The TelefériQo (from teleférico and Quito), or TelefériQo Cruz Loma, is a gondola lift in Quito, Ecuador, running from the edge of the city centre up the east side of Pichincha Volcano to the lookout at Cruz Loma. It is one of the highest aerial lifts in the world, rising from 3117 m to 3945 m. The ascent takes about twenty minutes, traveling 2,237 linear metres.

==Overview==
The TelefériQo opened in July 2005. It is both a tourist attraction, and a gateway for hiking to the summit of Pichincha, an active stratovolcano.

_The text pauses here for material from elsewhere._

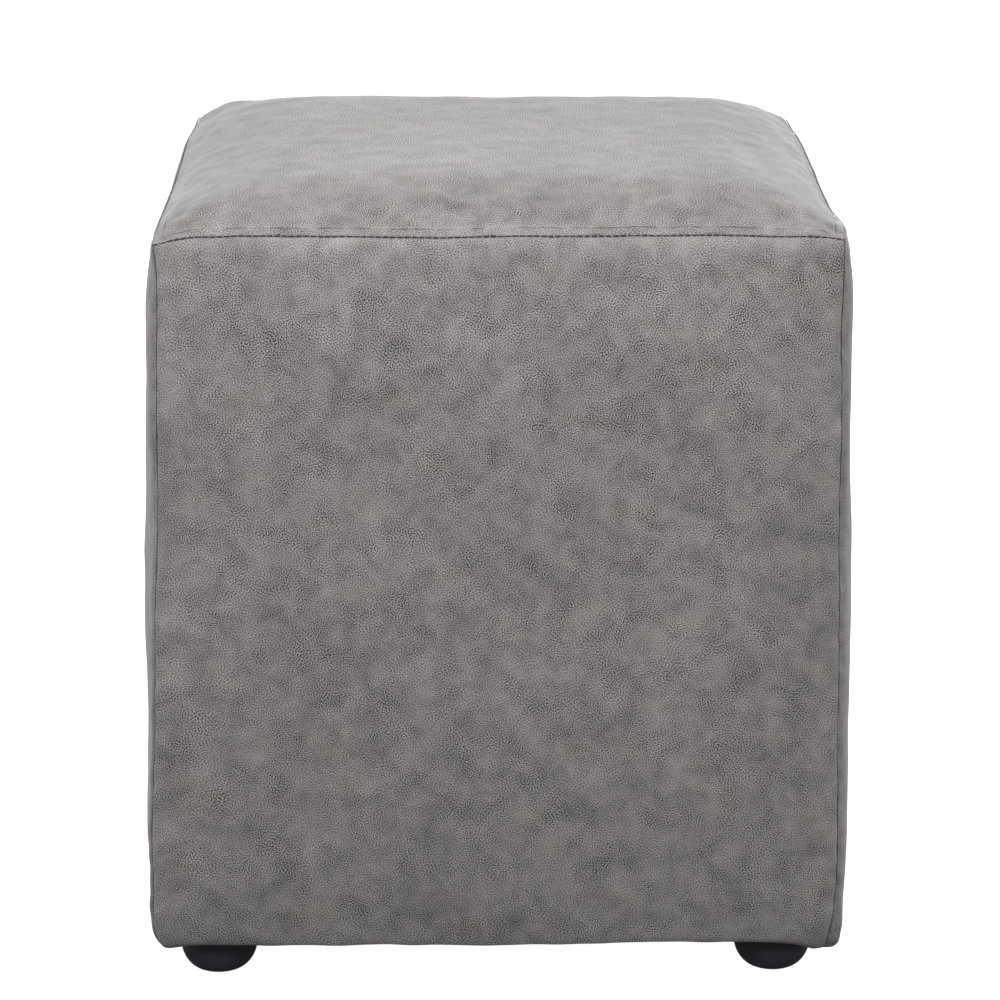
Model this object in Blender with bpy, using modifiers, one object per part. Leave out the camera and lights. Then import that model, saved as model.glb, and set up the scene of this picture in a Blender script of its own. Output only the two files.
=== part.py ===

As of 2018, a photo ID is required to purchase a lift ticket, and the ticket stub must be retained for the return trip. This policy serves as a built-in alert system in case hikers do not return when expected.

Many photo opportunities and observation points await tourists at the top of the lift. Additionally, there is a public restroom, a small cafe, and a few shops, but much of the retail complex sits unoccupied.

== Climate ==
Due to the increased altitude and the wind on the mountain it is cooler than the city and is susceptible to fog, especially in the mornings. The height of the upper station is enough to cause symptoms of altitude sickness in some individuals.

The visitor centre at the base includes the VulQano Park amusement park, restaurants and food court, the world's highest go kart track, and other attractions.